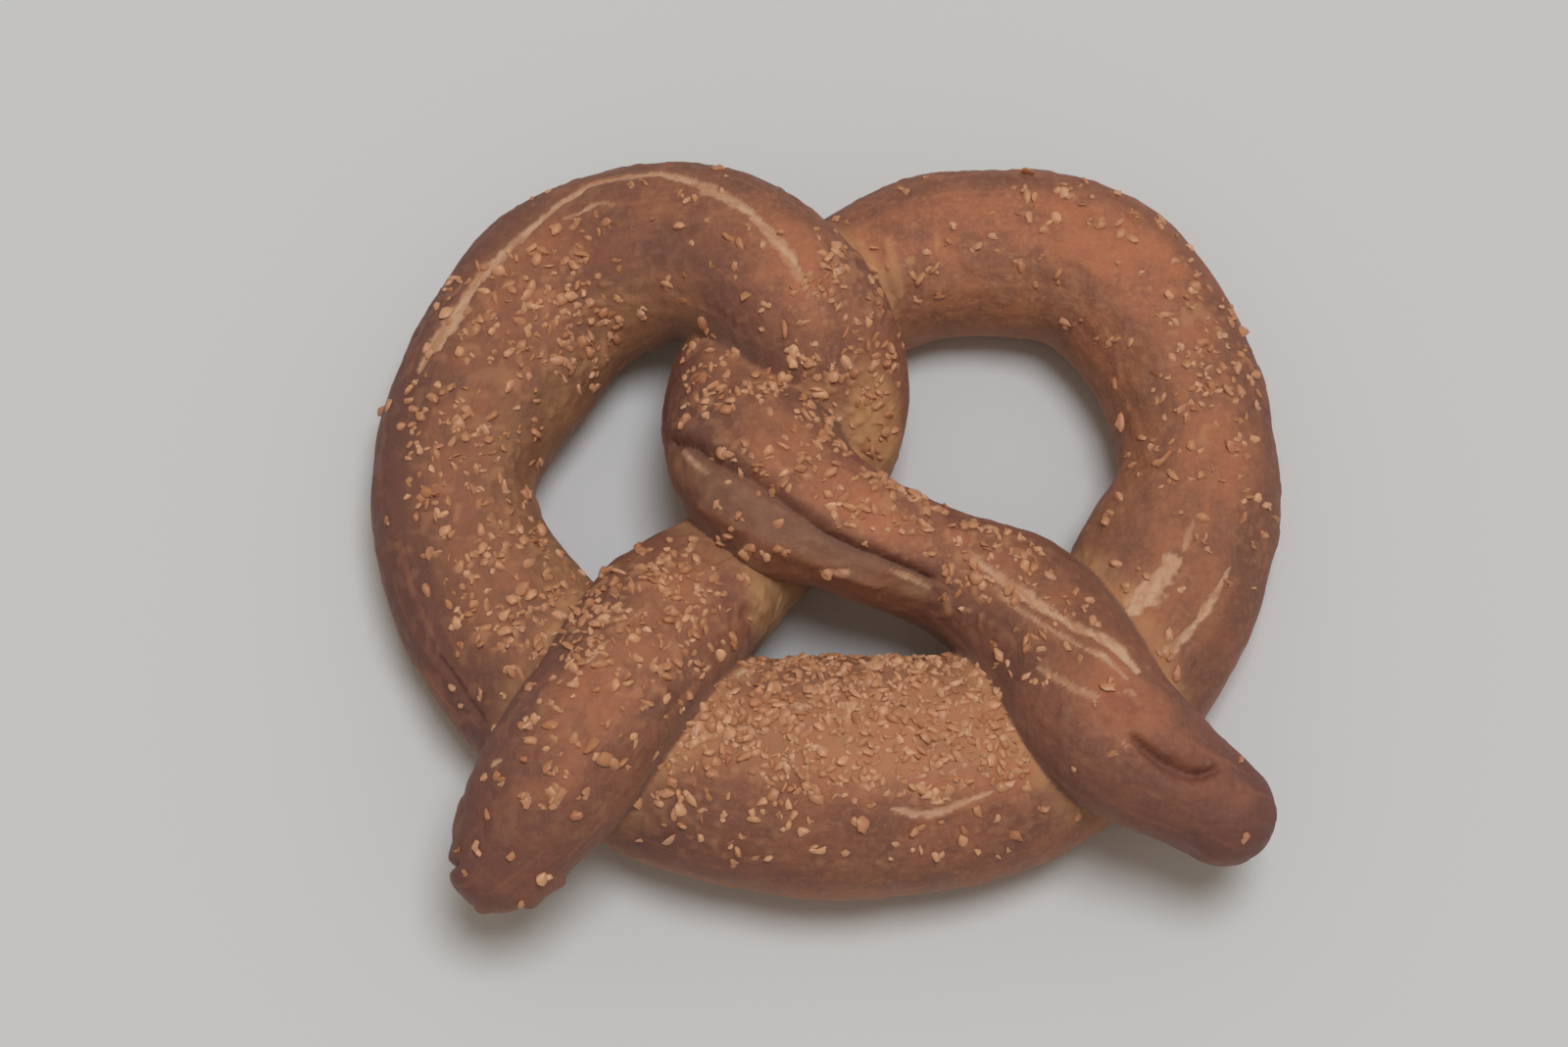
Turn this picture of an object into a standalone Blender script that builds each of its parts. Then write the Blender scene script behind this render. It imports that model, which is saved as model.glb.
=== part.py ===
"""A soft pretzel: one rope of dough, looped, twisted once and pressed down on itself.

Frame: metres, +Z up. +X runs from the left loop to the right one, and +Y from the belly to the
twist. The origin is on the tray, under the middle of the pretzel. The dough is one solid, because
its crossings bake together, and it is flat underneath, where it lay on the tray.
"""

import math

import bmesh
import bpy
import numpy as np
from mathutils import Vector

MM = 0.001

# The rope of dough from its left tip to its right one. Each knot is, in millimetres,
# (x, y, lift, width, height): where the rope's middle is in plan, how far the rope is held up by the
# rope that it crosses, and the size of its section there.
LEFT_ARM = [
    (-51, -56.5, 12, 16.5, 18),
    (-48.5, -53, 13.5, 20, 20),
    (-35, -33.5, 16.5, 25.5, 22),
    (-25, -18, 10.5, 27, 22),
]
LEFT_TWIST = [
    (-14.5, -5, 2.5, 22, 21),
    (-5, 9, 0, 23.5, 21),
    (0.5, 20.5, 6, 26, 22),
    (-2, 30, 13, 26.5, 22),
]
LEFT_LOOP = [
    (-25, 48, 7, 30, 23.5),
    (-43.5, 43.5, 0, 32.5, 25),
    (-51, 33, 0, 32, 25),
    (-61, 7.5, 0, 26.5, 24),
    (-51, -17, 0, 32, 24),
]
BELLY = [
    (-22.5, -38.5, 0, 35, 29),
    (1, -41.5, 0, 38.5, 31),
    (36.5, -33.5, 0, 34, 26),
]
RIGHT_LOOP = [
    (47.5, -22, 0, 31.5, 24.5),
    (55, -7, 0, 31.5, 24.5),
    (60.5, 8.5, 0, 27, 24),
    (42, 48, 0, 28.5, 24),
    (15.5, 49.5, 0, 27, 23),
]
RIGHT_TWIST = [
    (-6, 35.5, 1.5, 24.5, 21),
    (-13.5, 26, 6, 23, 21),
    (-9, 5.5, 14, 28, 22),
]
RIGHT_ARM = [
    (4.5, -3.5, 14, 20.5, 21),
    (18.5, -8.5, 9.5, 19.5, 20.5),
    (28, -13, 8.5, 23.5, 21),
    (45.5, -38, 15, 24, 21.5),
    (61.5, -49, 13, 17, 18),
]
ROPE = LEFT_ARM + LEFT_TWIST + LEFT_LOOP + BELLY + RIGHT_LOOP + RIGHT_TWIST + RIGHT_ARM

SQUARENESS = 0.92  # the section's power: 1 is an ellipse, and less is fuller at the shoulders
FLATTENED = 1.4 * MM  # how much of the rope's underside the tray presses flat

# How finely the dough is made.
RING_PITCH = 3 * MM  # rings along the rope
SIDES = 24  # faces round the rope
TIP_RINGS = 4  # rings that round off each end
FUSE_VOXEL = 1 * MM  # the grid that makes the crossing ropes one body
SOFTEN_SHARE = 0.5  # how far each pass moves a point towards its neighbours
SOFTEN_ROUNDS = 4  # passes that round the creases where the ropes meet
KEPT_FACES = 0.068  # share of the fused body's faces that its form needs

# The room above the tray, larger than any pretzel.
ROOM_SIDE = 300 * MM
ROOM_HEIGHT = 100 * MM

CRUST_COLOUR = (0.33, 0.145, 0.06, 1)
CRUST_ROUGHNESS = 0.5


def along_rope():
    """(middle, width, height) of each ring, from one tip's middle to the other's, on a smooth curve."""
    knots = np.array(ROPE) * MM
    steps = np.linalg.norm(np.diff(knots[:, :2], axis=0), axis=1)
    reach = np.concatenate([[0], np.cumsum(steps)])
    slopes = np.gradient(knots, reach, axis=0)
    rings = []
    for place in np.linspace(0, reach[-1], round(reach[-1] / RING_PITCH)):
        knot = min(np.searchsorted(reach, place, side="right"), len(knots) - 1) - 1
        step = steps[knot]
        t = (place - reach[knot]) / step
        x, y, lift, width, height = (
            knots[knot] * (2 * t**3 - 3 * t**2 + 1)
            + slopes[knot] * step * (t**3 - 2 * t**2 + t)
            + knots[knot + 1] * (3 * t**2 - 2 * t**3)
            + slopes[knot + 1] * step * (t**3 - t**2)
        )
        middle = Vector((x, y, lift + height / 2 - FLATTENED))
        rings.append((middle, width, height))
    return rings


def tip(end, inner):
    """The rings that round off the rope beyond its end ring."""
    middle, width, height = end
    outward = (middle - inner[0]).normalized()
    rings = []
    for number in range(1, TIP_RINGS + 1):
        turn = math.pi / 2 * number / (TIP_RINGS + 1)
        share = math.cos(turn)
        rings.append((middle + outward * width / 2 * math.sin(turn), width * share, height * share))
    return rings


def squared(value):
    return math.copysign(abs(value) ** SQUARENESS, value)


def ring_points(middle, width, height, along):
    """A ring's points: its width is level and its height is square to the rope."""
    side = along.cross(Vector((0, 0, 1))).normalized()
    up = side.cross(along)
    points = []
    for number in range(SIDES):
        turn = 2 * math.pi * number / SIDES
        points.append(
            middle + side * width / 2 * squared(math.cos(turn)) + up * height / 2 * squared(math.sin(turn))
        )
    return points


def rope_mesh():
    """The rope's skin, lofted through its rings and closed at both ends."""
    rings = along_rope()
    rings = tip(rings[0], rings[1])[::-1] + rings + tip(rings[-1], rings[-2])
    mesh = bmesh.new()
    loops = []
    for number, (middle, width, height) in enumerate(rings):
        before = rings[max(number - 1, 0)][0]
        after = rings[min(number + 1, len(rings) - 1)][0]
        points = ring_points(middle, width, height, (after - before).normalized())
        loops.append([mesh.verts.new(point) for point in points])
    for loop, following in zip(loops, loops[1:]):
        for k in range(SIDES):
            n = (k + 1) % SIDES
            mesh.faces.new((loop[k], loop[n], following[n], following[k]))
    mesh.faces.new(loops[0])
    mesh.faces.new(loops[-1])
    bmesh.ops.recalc_face_normals(mesh, faces=mesh.faces)
    skin = bpy.data.meshes.new("pretzel")
    mesh.to_mesh(skin)
    mesh.free()
    return skin


def crust():
    material = bpy.data.materials.new("crust")
    material.use_nodes = True
    shader = material.node_tree.nodes["Principled BSDF"]
    shader.inputs["Base Color"].default_value = CRUST_COLOUR
    shader.inputs["Roughness"].default_value = CRUST_ROUGHNESS
    shader.inputs["Metallic"].default_value = 0
    return material


def room_above_tray(cutters):
    """The guide that the dough is kept inside, so that it ends flat on the tray."""
    mesh = bmesh.new()
    bmesh.ops.create_cube(mesh, size=1)
    bmesh.ops.scale(mesh, verts=mesh.verts, vec=(ROOM_SIDE, ROOM_SIDE, ROOM_HEIGHT))
    bmesh.ops.translate(mesh, verts=mesh.verts, vec=(0, 0, ROOM_HEIGHT / 2))
    walls = bpy.data.meshes.new("above_tray")
    mesh.to_mesh(walls)
    mesh.free()
    room = bpy.data.objects.new("above_tray", walls)
    room.hide_render = True
    room.display_type = "WIRE"
    cutters.objects.link(room)
    return room


def pretzel(parts, room):
    """The dough: the rope's crossings fused and softened, thinned to few faces, then cut flat."""
    dough = bpy.data.objects.new("pretzel", rope_mesh())
    parts.objects.link(dough)
    dough.data.materials.append(crust())
    fuse = dough.modifiers.new("fuse", "REMESH")
    fuse.mode = "VOXEL"
    fuse.voxel_size = FUSE_VOXEL
    fuse.use_smooth_shade = True
    soften = dough.modifiers.new("soften", "SMOOTH")
    soften.factor = SOFTEN_SHARE
    soften.iterations = SOFTEN_ROUNDS
    thin = dough.modifiers.new("thin", "DECIMATE")
    thin.ratio = KEPT_FACES
    flat = dough.modifiers.new("flat", "BOOLEAN")
    flat.operation = "INTERSECT"
    flat.object = room


def main():
    for leftover in list(bpy.data.objects):
        bpy.data.objects.remove(leftover)
    parts = bpy.data.collections.new("soft_pretzel")
    cutters = bpy.data.collections.new("cutters")
    for collection in (parts, cutters):
        bpy.context.scene.collection.children.link(collection)
    pretzel(parts, room_above_tray(cutters))


main()
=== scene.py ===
"""The looks of a soft pretzel: its browned crust, with the tears and folds of the dough, and the salt on it.

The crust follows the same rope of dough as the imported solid, finely enough to carry real relief, and stands
for that solid. Places, widths and depths are in millimetres in the lists below and in metres after them, in
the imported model's own frame: +X to the right loop, +Y to the twist, +Z up, and the tray at zero.
"""

import math

import bmesh
import bpy
import numpy as np
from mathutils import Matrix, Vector
from mathutils.bvhtree import BVHTree


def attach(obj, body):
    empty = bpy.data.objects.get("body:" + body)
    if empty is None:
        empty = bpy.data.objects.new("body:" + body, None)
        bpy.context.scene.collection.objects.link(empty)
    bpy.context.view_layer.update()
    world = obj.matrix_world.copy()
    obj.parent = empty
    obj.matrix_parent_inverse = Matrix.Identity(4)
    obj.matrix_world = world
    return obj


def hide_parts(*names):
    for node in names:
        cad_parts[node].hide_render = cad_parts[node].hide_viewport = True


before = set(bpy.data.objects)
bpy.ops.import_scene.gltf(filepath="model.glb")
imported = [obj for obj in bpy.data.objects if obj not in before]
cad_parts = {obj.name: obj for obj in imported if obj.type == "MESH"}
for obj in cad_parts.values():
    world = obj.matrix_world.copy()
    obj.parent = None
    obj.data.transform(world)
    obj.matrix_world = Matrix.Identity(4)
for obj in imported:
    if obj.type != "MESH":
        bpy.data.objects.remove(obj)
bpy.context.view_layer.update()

MM = 0.001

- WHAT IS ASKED
Copy verbatim the line that contains "soften.iterations = SOFTEN_ROUNDS", the line that contains "for node in", and all lines between them.

- SOLUTION FOR THIS TASK
    soften.iterations = SOFTEN_ROUNDS
    thin = dough.modifiers.new("thin", "DECIMATE")
    thin.ratio = KEPT_FACES
    flat = dough.modifiers.new("flat", "BOOLEAN")
    flat.operation = "INTERSECT"
    flat.object = room


def main():
    for leftover in list(bpy.data.objects):
        bpy.data.objects.remove(leftover)
    parts = bpy.data.collections.new("soft_pretzel")
    cutters = bpy.data.collections.new("cutters")
    for collection in (parts, cutters):
        bpy.context.scene.collection.children.link(collection)
    pretzel(parts, room_above_tray(cutters))


main()
=== scene.py ===
"""The looks of a soft pretzel: its browned crust, with the tears and folds of the dough, and the salt on it.

The crust follows the same rope of dough as the imported solid, finely enough to carry real relief, and stands
for that solid. Places, widths and depths are in millimetres in the lists below and in metres after them, in
the imported model's own frame: +X to the right loop, +Y to the twist, +Z up, and the tray at zero.
"""

import math

import bmesh
import bpy
import numpy as np
from mathutils import Matrix, Vector
from mathutils.bvhtree import BVHTree


def attach(obj, body):
    empty = bpy.data.objects.get("body:" + body)
    if empty is None:
        empty = bpy.data.objects.new("body:" + body, None)
        bpy.context.scene.collection.objects.link(empty)
    bpy.context.view_layer.update()
    world = obj.matrix_world.copy()
    obj.parent = empty
    obj.matrix_parent_inverse = Matrix.Identity(4)
    obj.matrix_world = world
    return obj


def hide_parts(*names):
    for node in names:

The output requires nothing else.